* **WRITTEN REQUEST**: Only lines with the word "axes" are needed; collect each of them from the listing below.

________________

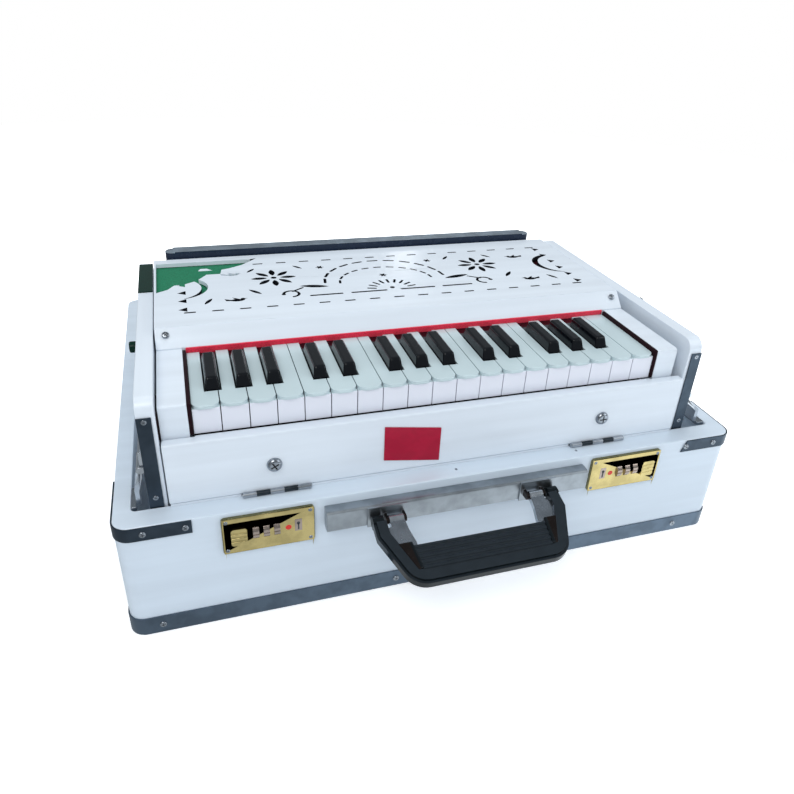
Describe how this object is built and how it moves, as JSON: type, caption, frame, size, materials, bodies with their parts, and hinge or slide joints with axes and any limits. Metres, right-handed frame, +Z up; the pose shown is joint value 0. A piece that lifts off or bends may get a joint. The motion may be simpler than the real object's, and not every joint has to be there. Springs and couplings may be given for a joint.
{
  "type": "harmonium",
  "caption": "Portable reed keyboard with a pierced top board, raised on its lift inside an open carrying tray with locks and a handle.",
  "frame": {"origin": "centre of the bounding box at its lowest height", "axes": "+X along the keyboard to the high keys, +Y to the bellows, +Z up"},
  "size_m": [0.5804, 0.5445, 0.225],
  "materials": {
    "white_paint": "painted gloss",
    "grey_steel": "satin",
    "olive_brass": "aged satin",
    "bright_metal": "polished",
    "maroon_plate": "gloss",
    "red_felt": "felt",
    "green_cloth": "cloth",
    "plain_wood": "bare",
    "bellows_cloth": "cloth over card",
    "dark_board": "painted",
    "black_plastic": "gloss",
    "white_key": "gloss",
    "black_key": "gloss"
  },
  "bodies": {
    "case": {"case_tray": "white_paint", "case_trim": "grey_steel", "tray_fittings": "grey_steel", "lock_plates": "olive_brass"},
    "front_flap": {"front_board": "white_paint", "board_fittings": "bright_metal", "nameplate": "maroon_plate"},
    "instrument": {"side_panels": "white_paint", "panel_fittings": "grey_steel", "body_case": "white_paint", "name_rail": "white_paint", "felt_strips": "red_felt", "fret_board": "white_paint", "green_lining": "green_cloth", "reed_action": "plain_wood", "bellows_folds": "bellows_cloth"},
    "bellows": {"bellows_board": "dark_board"},
    "handle_body": {"handle": "black_plastic"},
    "slider_left": {"lock_slider_left": "olive_brass"},
    "slider_right": {"lock_slider_right": "olive_brass"},
    "leg_left": {"lift_leg_left": "bright_metal"},
    "leg_right": {"lift_leg_right": "bright_metal"},
    "dial_1": {"lock_dial_1": "olive_brass"},
    "dial_2": {"lock_dial_2": "olive_brass"},
    "dial_3": {"lock_dial_3": "olive_brass"},
    "dial_4": {"lock_dial_4": "olive_brass"},
    "dial_5": {"lock_dial_5": "olive_brass"},
    "dial_6": {"lock_dial_6": "olive_brass"},
    "white_01": {"white_key_01": "white_key"},
    "white_02": {"white_key_02": "white_key"},
    "white_03": {"white_key_03": "white_key"},
    "white_04": {"white_key_04": "white_key"},
    "white_05": {"white_key_05": "white_key"},
    "white_06": {"white_key_06": "white_key"},
    "white_07": {"white_key_07": "white_key"},
    "white_08": {"white_key_08": "white_key"},
    "white_09": {"white_key_09": "white_key"},
    "white_10": {"white_key_10": "white_key"},
    "white_11": {"white_key_11": "white_key"},
    "white_12": {"white_key_12": "white_key"},
    "white_13": {"white_key_13": "white_key"},
    "white_14": {"white_key_14": "white_key"},
    "white_15": {"white_key_15": "white_key"},
    "white_16": {"white_key_16": "white_key"},
    "white_17": {"white_key_17": "white_key"},
    "white_18": {"white_key_18": "white_key"},
    "white_19": {"white_key_19": "white_key"},
    "black_01": {"black_key_01": "black_key"},
    "black_02": {"black_key_02": "black_key"},
    "black_03": {"black_key_03": "black_key"},
    "black_04": {"black_key_04": "black_key"},
    "black_05": {"black_key_05": "black_key"},
    "black_06": {"black_key_06": "black_key"},
    "black_07": {"black_key_07": "black_key"},
    "black_08": {"black_key_08": "black_key"},
    "black_09": {"black_key_09": "black_key"},
    "black_10": {"black_key_10": "black_key"},
    "black_11": {"black_key_11": "black_key"},
    "black_12": {"black_key_12": "black_key"},
    "black_13": {"black_key_13": "black_key"}
  },
  "joints": [
    {"name": "flap_fold", "type": "hinge", "parent": "case", "child": "front_flap", "pos_m": [-0.008, -0.17285, 0.1183], "axis": [1, 0, 0], "range_deg": [0, 90]},
    {"name": "instrument_lift", "type": "slide", "parent": "case", "child": "instrument", "axis": [0, 0, 1], "range_m": [-0.06, 0]},
    {"name": "bellows_swing", "type": "hinge", "parent": "instrument", "child": "bellows", "pos_m": [-0.0115, 0.13215, 0.0988], "axis": [-1, 0, 0], "range_deg": [0, 25], "deforming": ["bellows_folds"]},
    {"name": "handle_swing", "type": "hinge", "parent": "case", "child": "handle_body", "pos_m": [-0.0015, -0.20785, 0.09685], "axis": [1, 0, 0], "range_deg": [-45, 75]},
    {"name": "slider_left_slide", "type": "slide", "parent": "case", "child": "slider_left", "axis": [-1, 0, 0], "range_m": [0, 0.005], "stiffness_N_per_m": 100, "springref_m": -0.004},
    {"name": "slider_right_slide", "type": "slide", "parent": "case", "child": "slider_right", "axis": [1, 0, 0], "range_m": [0, 0.005], "stiffness_N_per_m": 100, "springref_m": -0.004},
    {"name": "dial_1_turn", "type": "hinge", "parent": "case", "child": "dial_1", "pos_m": [-0.18135, -0.18701, 0.09375], "axis": [1, 0, 0], "continuous": true},
    {"name": "dial_2_turn", "type": "hinge", "parent": "case", "child": "dial_2", "pos_m": [-0.17275, -0.18701, 0.09375], "axis": [1, 0, 0], "continuous": true},
    {"name": "dial_3_turn", "type": "hinge", "parent": "case", "child": "dial_3", "pos_m": [-0.16415, -0.18701, 0.09375], "axis": [1, 0, 0], "continuous": true},
    {"name": "dial_4_turn", "type": "hinge", "parent": "case", "child": "dial_4", "pos_m": [0.16115, -0.18701, 0.09375], "axis": [1, 0, 0], "continuous": true},
    {"name": "dial_5_turn", "type": "hinge", "parent": "case", "child": "dial_5", "pos_m": [0.16975, -0.18701, 0.09375], "axis": [1, 0, 0], "continuous": true},
    {"name": "dial_6_turn", "type": "hinge", "parent": "case", "child": "dial_6", "pos_m": [0.17835, -0.18701, 0.09375], "axis": [1, 0, 0], "continuous": true},
    {"name": "leg_left_fold", "type": "hinge", "parent": "instrument", "child": "leg_left", "pos_m": [-0.2641, -0.15515, 0.15], "axis": [0, -1, 0], "range_deg": [0, 8], "stiffness_Nm_per_rad": 0.1, "springref_deg": -17.19},
    {"name": "leg_right_fold", "type": "hinge", "parent": "instrument", "child": "leg_right", "pos_m": [0.2481, -0.15515, 0.15], "axis": [0, 1, 0], "range_deg": [0, 8], "stiffness_Nm_per_rad": 0.1, "springref_deg": -17.19},
    {"name": "white_01_press", "type": "hinge", "parent": "instrument", "child": "white_01", "pos_m": [-0.2148, -0.01245, 0.18175], "axis": [1, 0, 0], "range_deg": [0, 3.1], "stiffness_Nm_per_rad": 0.3, "springref_deg": -20.05},
    {"name": "white_02_press", "type": "hinge", "parent": "instrument", "child": "white_02", "pos_m": [-0.19025, -0.01245, 0.18175], "axis": [1, 0, 0], "range_deg": [0, 3.1], "stiffness_Nm_per_rad": 0.3, "springref_deg": -20.05},
    {"name": "white_03_press", "type": "hinge", "parent": "instrument", "child": "white_03", "pos_m": [-0.1655, -0.01245, 0.18175], "axis": [1, 0, 0], "range_deg": [0, 3.1], "stiffness_Nm_per_rad": 0.3, "springref_deg": -20.05},
    {"name": "white_04_press", "type": "hinge", "parent": "instrument", "child": "white_04", "pos_m": [-0.13945, -0.01245, 0.18175], "axis": [1, 0, 0], "range_deg": [0, 3.1], "stiffness_Nm_per_rad": 0.3, "springref_deg": -20.05},
    {"name": "white_05_press", "type": "hinge", "parent": "instrument", "child": "white_05", "pos_m": [-0.1268, -0.01245, 0.18175], "axis": [1, 0, 0], "range_deg": [0, 3.1], "stiffness_Nm_per_rad": 0.3, "springref_deg": -20.05},
    {"name": "white_06_press", "type": "hinge", "parent": "instrument", "child": "white_06", "pos_m": [-0.10175, -0.01245, 0.18175], "axis": [1, 0, 0], "range_deg": [0, 3.1], "stiffness_Nm_per_rad": 0.3, "springref_deg": -20.05},
    {"name": "white_07_press", "type": "hinge", "parent": "instrument", "child": "white_07", "pos_m": [-0.07445, -0.01245, 0.18175], "axis": [1, 0, 0], "range_deg": [0, 3.1], "stiffness_Nm_per_rad": 0.3, "springref_deg": -20.05},
    {"name": "white_08_press", "type": "hinge", "parent": "instrument", "child": "white_08", "pos_m": [-0.0608, -0.01245, 0.18175], "axis": [1, 0, 0], "range_deg": [0, 3.1], "stiffness_Nm_per_rad": 0.3, "springref_deg": -20.05},
    {"name": "white_09_press", "type": "hinge", "parent": "instrument", "child": "white_09", "pos_m": [-0.03625, -0.01245, 0.18175], "axis": [1, 0, 0], "range_deg": [0, 3.1], "stiffness_Nm_per_rad": 0.3, "springref_deg": -20.05},
    {"name": "white_10_press", "type": "hinge", "parent": "instrument", "child": "white_10", "pos_m": [-0.0115, -0.01245, 0.18175], "axis": [1, 0, 0], "range_deg": [0, 3.1], "stiffness_Nm_per_rad": 0.3, "springref_deg": -20.05},
    {"name": "white_11_press", "type": "hinge", "parent": "instrument", "child": "white_11", "pos_m": [0.01455, -0.01245, 0.18175], "axis": [1, 0, 0], "range_deg": [0, 3.1], "stiffness_Nm_per_rad": 0.3, "springref_deg": -20.05},
    {"name": "white_12_press", "type": "hinge", "parent": "instrument", "child": "white_12", "pos_m": [0.0272, -0.01245, 0.18175], "axis": [1, 0, 0], "range_deg": [0, 3.1], "stiffness_Nm_per_rad": 0.3, "springref_deg": -20.05},
    {"name": "white_13_press", "type": "hinge", "parent": "instrument", "child": "white_13", "pos_m": [0.05225, -0.01245, 0.18175], "axis": [1, 0, 0], "range_deg": [0, 3.1], "stiffness_Nm_per_rad": 0.3, "springref_deg": -20.05},
    {"name": "white_14_press", "type": "hinge", "parent": "instrument", "child": "white_14", "pos_m": [0.07955, -0.01245, 0.18175], "axis": [1, 0, 0], "range_deg": [0, 3.1], "stiffness_Nm_per_rad": 0.3, "springref_deg": -20.05},
    {"name": "white_15_press", "type": "hinge", "parent": "instrument", "child": "white_15", "pos_m": [0.0932, -0.01245, 0.18175], "axis": [1, 0, 0], "range_deg": [0, 3.1], "stiffness_Nm_per_rad": 0.3, "springref_deg": -20.05},
    {"name": "white_16_press", "type": "hinge", "parent": "instrument", "child": "white_16", "pos_m": [0.11775, -0.01245, 0.18175], "axis": [1, 0, 0], "range_deg": [0, 3.1], "stiffness_Nm_per_rad": 0.3, "springref_deg": -20.05},
    {"name": "white_17_press", "type": "hinge", "parent": "instrument", "child": "white_17", "pos_m": [0.1425, -0.01245, 0.18175], "axis": [1, 0, 0], "range_deg": [0, 3.1], "stiffness_Nm_per_rad": 0.3, "springref_deg": -20.05},
    {"name": "white_18_press", "type": "hinge", "parent": "instrument", "child": "white_18", "pos_m": [0.16855, -0.01245, 0.18175], "axis": [1, 0, 0], "range_deg": [0, 3.1], "stiffness_Nm_per_rad": 0.3, "springref_deg": -20.05},
    {"name": "white_19_press", "type": "hinge", "parent": "instrument", "child": "white_19", "pos_m": [0.1865, -0.01245, 0.18175], "axis": [1, 0, 0], "range_deg": [0, 3.1], "stiffness_Nm_per_rad": 0.3, "springref_deg": -20.05},
    {"name": "black_01_press", "type": "hinge", "parent": "instrument", "child": "black_01", "pos_m": [-0.2025, -0.01245, 0.18175], "axis": [1, 0, 0], "range_deg": [0, 3.1], "stiffness_Nm_per_rad": 0.3, "springref_deg": -20.05},
    {"name": "black_02_press", "type": "hinge", "parent": "instrument", "child": "black_02", "pos_m": [-0.178, -0.01245, 0.18175], "axis": [1, 0, 0], "range_deg": [0, 3.1], "stiffness_Nm_per_rad": 0.3, "springref_deg": -20.05},
    {"name": "black_03_press", "type": "hinge", "parent": "instrument", "child": "black_03", "pos_m": [-0.153, -0.01245, 0.18175], "axis": [1, 0, 0], "range_deg": [0, 3.1], "stiffness_Nm_per_rad": 0.3, "springref_deg": -20.05},
    {"name": "black_04_press", "type": "hinge", "parent": "instrument", "child": "black_04", "pos_m": [-0.1145, -0.01245, 0.18175], "axis": [1, 0, 0], "range_deg": [0, 3.1], "stiffness_Nm_per_rad": 0.3, "springref_deg": -20.05},
    {"name": "black_05_press", "type": "hinge", "parent": "instrument", "child": "black_05", "pos_m": [-0.089, -0.01245, 0.18175], "axis": [1, 0, 0], "range_deg": [0, 3.1], "stiffness_Nm_per_rad": 0.3, "springref_deg": -20.05},
    {"name": "black_06_press", "type": "hinge", "parent": "instrument", "child": "black_06", "pos_m": [-0.0485, -0.01245, 0.18175], "axis": [1, 0, 0], "range_deg": [0, 3.1], "stiffness_Nm_per_rad": 0.3, "springref_deg": -20.05},
    {"name": "black_07_press", "type": "hinge", "parent": "instrument", "child": "black_07", "pos_m": [-0.024, -0.01245, 0.18175], "axis": [1, 0, 0], "range_deg": [0, 3.1], "stiffness_Nm_per_rad": 0.3, "springref_deg": -20.05},
    {"name": "black_08_press", "type": "hinge", "parent": "instrument", "child": "black_08", "pos_m": [0.001, -0.01245, 0.18175], "axis": [1, 0, 0], "range_deg": [0, 3.1], "stiffness_Nm_per_rad": 0.3, "springref_deg": -20.05},
    {"name": "black_09_press", "type": "hinge", "parent": "instrument", "child": "black_09", "pos_m": [0.0395, -0.01245, 0.18175], "axis": [1, 0, 0], "range_deg": [0, 3.1], "stiffness_Nm_per_rad": 0.3, "springref_deg": -20.05},
    {"name": "black_10_press", "type": "hinge", "parent": "instrument", "child": "black_10", "pos_m": [0.065, -0.01245, 0.18175], "axis": [1, 0, 0], "range_deg": [0, 3.1], "stiffness_Nm_per_rad": 0.3, "springref_deg": -20.05},
    {"name": "black_11_press", "type": "hinge", "parent": "instrument", "child": "black_11", "pos_m": [0.1055, -0.01245, 0.18175], "axis": [1, 0, 0], "range_deg": [0, 3.1], "stiffness_Nm_per_rad": 0.3, "springref_deg": -20.05},
    {"name": "black_12_press", "type": "hinge", "parent": "instrument", "child": "black_12", "pos_m": [0.13, -0.01245, 0.18175], "axis": [1, 0, 0], "range_deg": [0, 3.1], "stiffness_Nm_per_rad": 0.3, "springref_deg": -20.05},
    {"name": "black_13_press", "type": "hinge", "parent": "instrument", "child": "black_13", "pos_m": [0.155, -0.01245, 0.18175], "axis": [1, 0, 0], "range_deg": [0, 3.1], "stiffness_Nm_per_rad": 0.3, "springref_deg": -20.05}
  ]
}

________________

* **FULL RESPONSE**:
Describe how this object is built and how it moves, as JSON: type, caption, frame, size, materials, bodies with their parts, and hinge or slide joints with axes and any limits. Metres, right-handed frame, +Z up; the pose shown is joint value 0. A piece that lifts off or bends may get a joint. The motion may be simpler than the real object's, and not every joint has to be there. Springs and couplings may be given for a joint.
  "frame": {"origin": "centre of the bounding box at its lowest height", "axes": "+X along the keyboard to the high keys, +Y to the bellows, +Z up"},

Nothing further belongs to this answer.